You can't measure success/failure, in this type of situation, by simply assuming only 6 attacks were planned. First, you don't know that, and will probably never know that, and second, security measures, in any situation, are taken/adopted/enforced to dissuade people from attempting to breach security. Not to actually capture someone in the act. (to be clear, I'm saying increased security measures, such as increased screening, shoes off, no liquids, etc. are designed to act as deterrents to an attacker, as opposed to actually catching the attacker)

So, yes, those statistics are relevant, because it's the only way to adequately measure any effect increased security situations have.

Andy D said...

I think you really have to take the statistics with a grain of salt. When you think of the number of flights vs. the number of attacks, the percentage is small. However, we don't know (and may never know) how many attempted attacks there are, as well as how many "operational" flights. We know the 9/11 attackers successfully flew a few flights before 9/11 practicing for the attack.

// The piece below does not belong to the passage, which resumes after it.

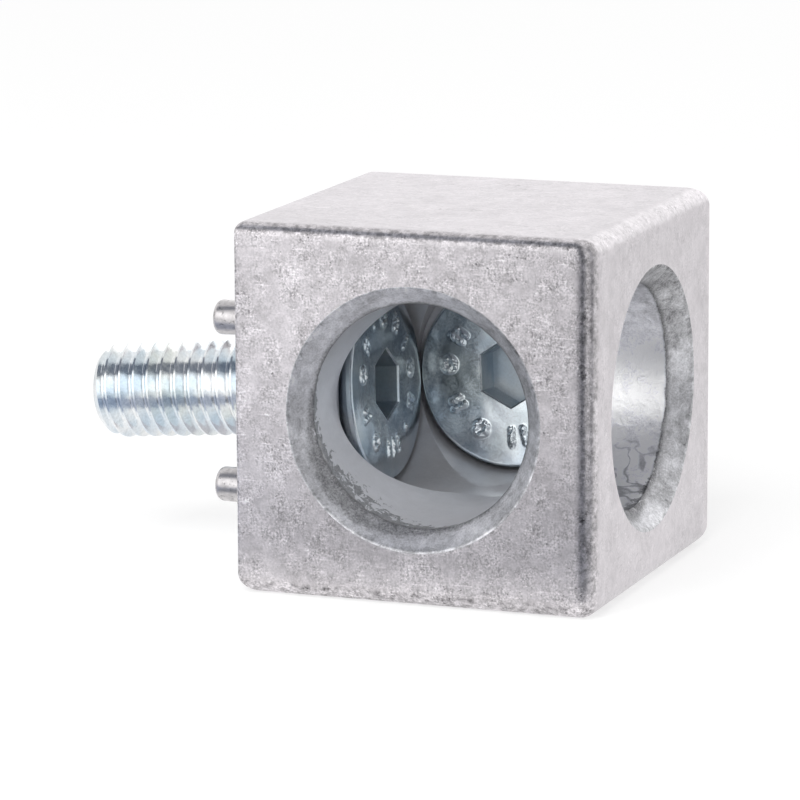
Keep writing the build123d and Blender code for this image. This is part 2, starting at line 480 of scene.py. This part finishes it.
def head_rows(sizes, theta):
    """Rows of the head and neck, from the middle of the socket's floor to where the thread starts:
    the forged floor, nearly flat, the flats of the hexagon and their lead-in, the face with its
    marks, the rim, land and cone, and the neck."""
    corner, depth = sizes.socket, sizes.socket_depth
    sunk, lead = 0.12 * MM, 0.15 * MM
    hexa = hexagon(theta, corner)
    share = np.array([0.0, 0.15, 0.3, 0.45, 0.6, 0.75, 0.9, 1.0])[:, None]
    floor = turned(share * hexa, depth + sunk * (1 - smooth(0, 0.9, share)), theta)
    share = np.linspace(0, 1, 7)[1:, None]
    flats = turned(hexa, depth + (lead - depth) * share, theta)
    start, end = hexagon(theta, corner + lead), sizes.head - sizes.rim
    share = np.linspace(0, 1, 52)[:, None]
    radius = start + (end - start) * share
    marks = head_marks(theta, radius, sizes) * smooth(0, 0.1, share) * (1 - smooth(0.92, 1, share))
    face = turned(radius, -marks, theta)
    turn = np.linspace(0, math.pi / 2, 6)[1:, None]
    rim = turned(end + sizes.rim * np.sin(turn), sizes.rim * (1 - np.cos(turn)), theta)
    cone_end = sizes.land + sizes.head - sizes.neck
    cone = stations([(sizes.head, sizes.land), (sizes.neck, cone_end),
                     (sizes.neck, cone_end + 2 * sizes.pitch)], 0.6 * MM)
    cone = turned(cone[0][:, None], cone[1][:, None], theta)
    return np.concatenate([floor, flats, face, rim, cone])


def thread_rows(sizes, theta, low, high):
    """Rows of the thread from one height to another, each a helix that climbs a pitch a turn.

    A row's place in the pitch gives its radius: the crest is an eighth of a pitch wide, the root a
    quarter with its corners eased, and the flanks run straight between. Heights are held between
    low and high, where rows gather into flat rings. The thread grows out of the neck over the
    first pitch, and the tip's chamfer cuts it off at 45 degrees, a little unevenly.
    """
    root = sizes.thread - THREAD_DEPTH * sizes.pitch
    eased, middle = root + 0.04 * MM, (root + sizes.thread) / 2
    places = np.array([1, 3.5, 6, 7, 9, 10, 12.5, 15]) / 16
    radii = np.array([sizes.thread, middle, eased, root, root, eased, middle, sizes.thread])
    turns = np.arange(-1, math.ceil((high - low) / sizes.pitch) + 1)
    level = low + ((turns[:, None] + places) * sizes.pitch).reshape(-1, 1)
    climbed = np.linspace(0, 1, len(theta))
    height = np.clip(level + climbed * sizes.pitch, low, high)
    place = np.mod((height - low) / sizes.pitch - climbed, 1)
    radius = np.interp(place, places, radii, period=1)
    radius = sizes.neck + (radius - sizes.neck) * smooth(low, low + sizes.pitch, height)
    rough = 0.04 * MM * ripple(np.broadcast_to(theta, height.shape), height, 7, 2 * MM, 91)
    chamfer = sizes.thread - sizes.tip + (high - height)
    return turned(np.minimum(radius, chamfer + rough * smooth(low, high, height)), height, theta)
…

At the end of the day, I think we have to change our approach to terrorism, and that has been the driving force behind this post. That and my belief that it is shear insanity to talk of installing these new full body nude scanners for every passenger without seriously talking about profiling potential terrorists.

Kevin said...

I never said the security measures were not working. Your whole statement on the likelyhood of a terrorist attack being less likely to happen than geting struck by lightening looked like you were against additional screening because terrorist attacks don't happen that much. I was just pointing out a different way to look at the same numbers. Call it a glass half full half empty kind of thing.

How many people have been detered from the screening measures? You cannot honestly say everybody on all of those 100 million flights except 6.